For this reason: “Using AI to help put the 2030 agenda back on track is no longer an opportunity, it’s actually our responsibility,” she urged.
“AI development will not wait, the Sustainable Development Goals will not wait, and failure is not an option,” the secretary-general added.
Within the next seven years, AI risks “spiralling out of control” if left unchecked by industry, according to the ITU, which also warned of a growing digital divide that risks seeing only the wealthier benefit from new technologies.
“Unchecked AI advancements lead to social unrest, geopolitical instability, and economic disparity on a scale we’ve never seen before,” explained Bogdan-Martin.
“It’s essential that we address all the forms of bias – and that we develop ethical and rights-base systems that ensure transparency and accountability.”
If AI lives up to its promise, then the secretary-general claims that industry will look back and believe: “We did the right thing by enacting global governance frameworks allowing innovation to flourish while addressing all ethical, safety, and accountability considerations.”
In her keynote, Bogdan-Martin – who was the first woman in the ITU’s 157-year old history to be elected secretary-general – called upon leaders in AI: “Together, let’s make [AI] innovative, let’s make it safe, and let’s make it responsible for all.”

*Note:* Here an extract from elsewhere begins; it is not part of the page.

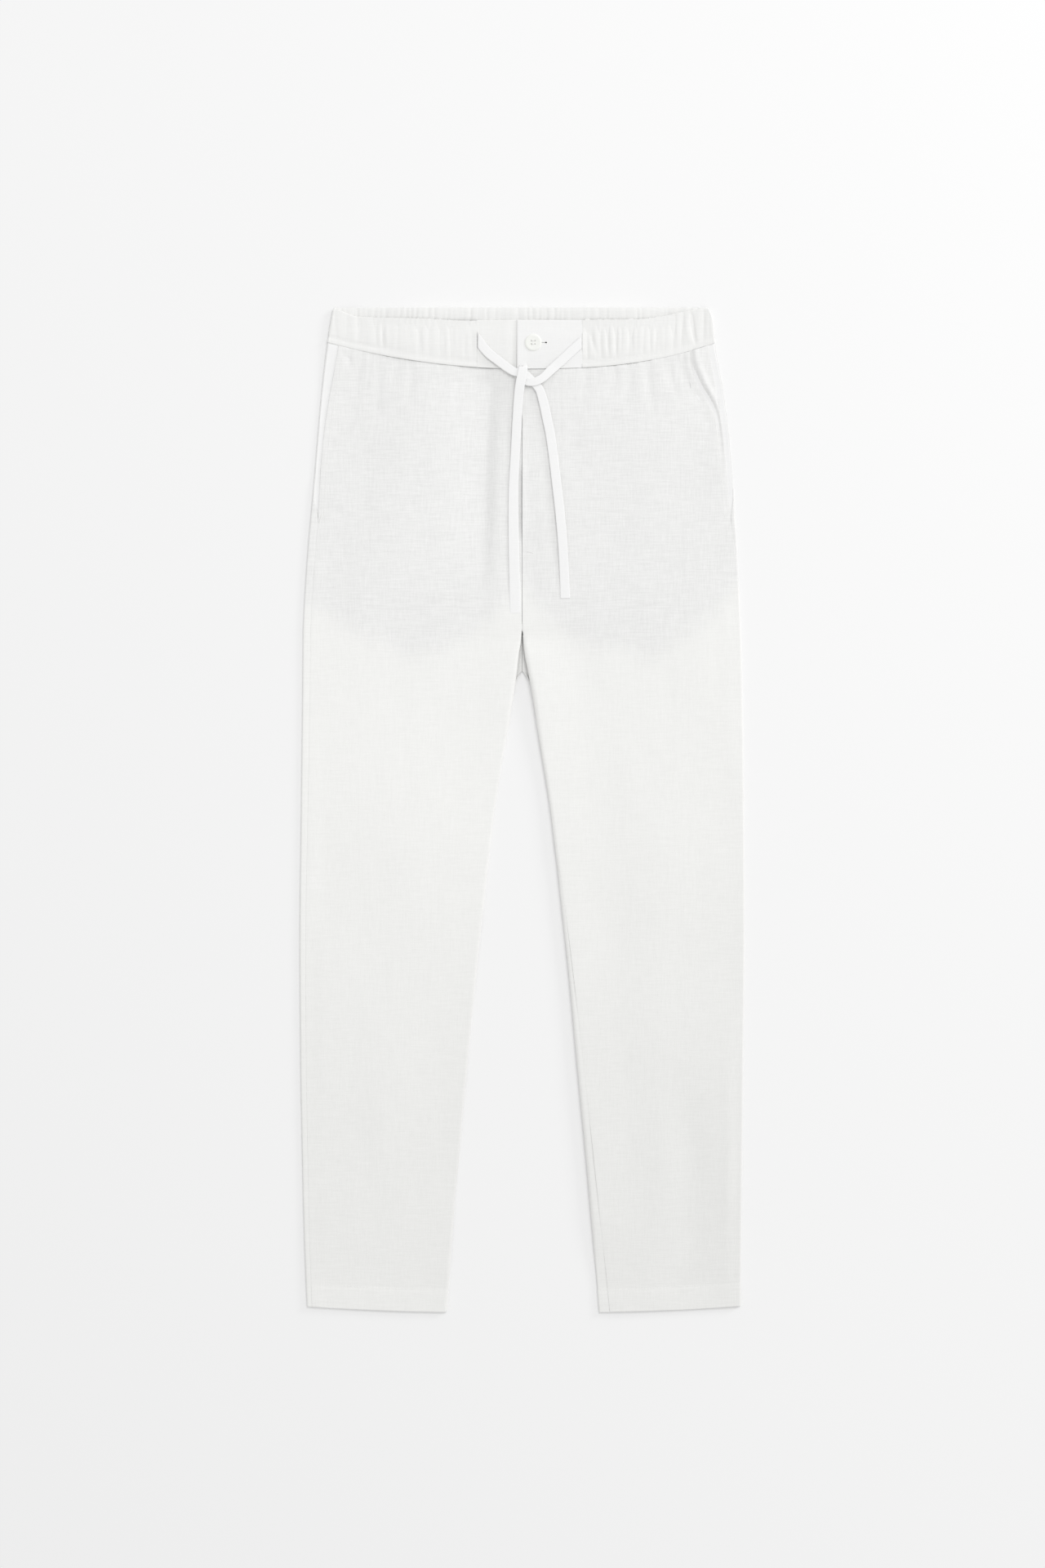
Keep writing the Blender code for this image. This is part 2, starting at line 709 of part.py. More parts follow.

The International Telecommunication Union (ITU) is the United Nations specialised agency for telecommunications and information and communication technologies (ICTs), and has its headquarters in Geneva, Switzerland.
Speaking on the topic of sustainability at the TNW conference in Amsterdam last month, Google Deepminds COO Lila Ibrahim also challenged industry leaders: “It’s critical that we address the importance of diversity, equality, and inclusion now.
“It’s not something that we can wait for, and it’s not the responsibility of any one organisation. This is a requirement within all our organisations,” she said.